There are the same number of Face Normals as there are Faces.
# num: x: y: z: 0: 0.668400 0.682697 -0.295238 # Normal 1: -0.637082 0.676373 0.369657 ....
x, y, and z can be thought of as the A, B, C coefficients in the plane equation scaled to 1.0 length.
This section organizes the 3DO into a hierarchy for use in animations.
HIERARCHY NODES N N is the number of nodes in the Hierarchy. flags Hexadecimal Integer type Hexadecimal Integer mesh Reference to Mesh parent Parent Node child First Child Node sibling Sibling Node numChildren Number of Child Nodes x y z Offset of this node from Parent node pitch Starting Rotation yaw Starting Rotation roll Starting Rotation pivotx Amount to offset node before rotating pivoty Amount to offset node before rotating pivotz Amount to offset node before rotating hnodename Name of node referenced by animations
Types: (Typical LEC Mesh Name)
Hierarchy Flags are always 0x0 in LEC 3dos.
A single mesh of a 3do can only have 500 triangle faces or less.
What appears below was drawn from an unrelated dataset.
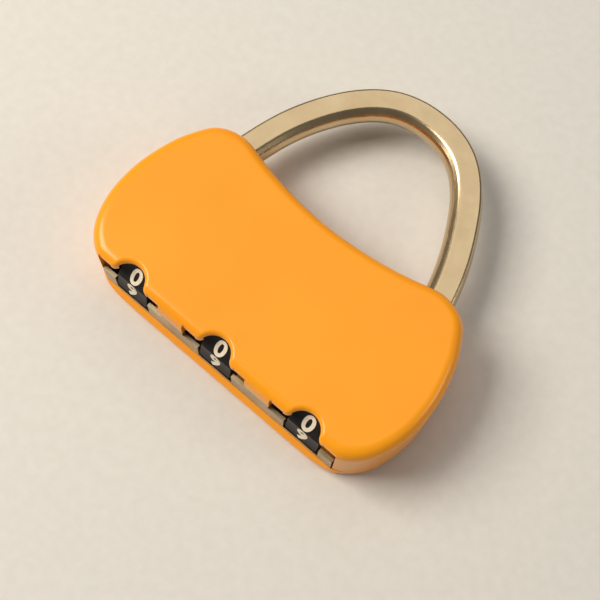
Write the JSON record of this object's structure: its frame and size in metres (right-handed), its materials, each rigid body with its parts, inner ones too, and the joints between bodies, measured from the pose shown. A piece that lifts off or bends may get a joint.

If a mesh exceeds this limit, the 3do will appear in Jedi Knight as the default cube model. There is no known mesh limit.
First person weapon models, or POV models, are rendered in a different manner than other 3dos. There is a per-face depth limit to POV models. If a face exceeds this limit, it will be rendered on top of any geometry that would normally be visible over it. This can be fixed by subdividing the geometry.
Pivot offsets (pivotx, pivoty, and pivotz in the hierarchy section) are used for weapon orientation. For example, the lightsaber blade comes out of the K_RHAND node of the player model. Instead of coming out of the wrist, the node is provided with a pivot offset, where the mesh rotates during animations. The "real" node is then in the correct position for the lightsaber blade.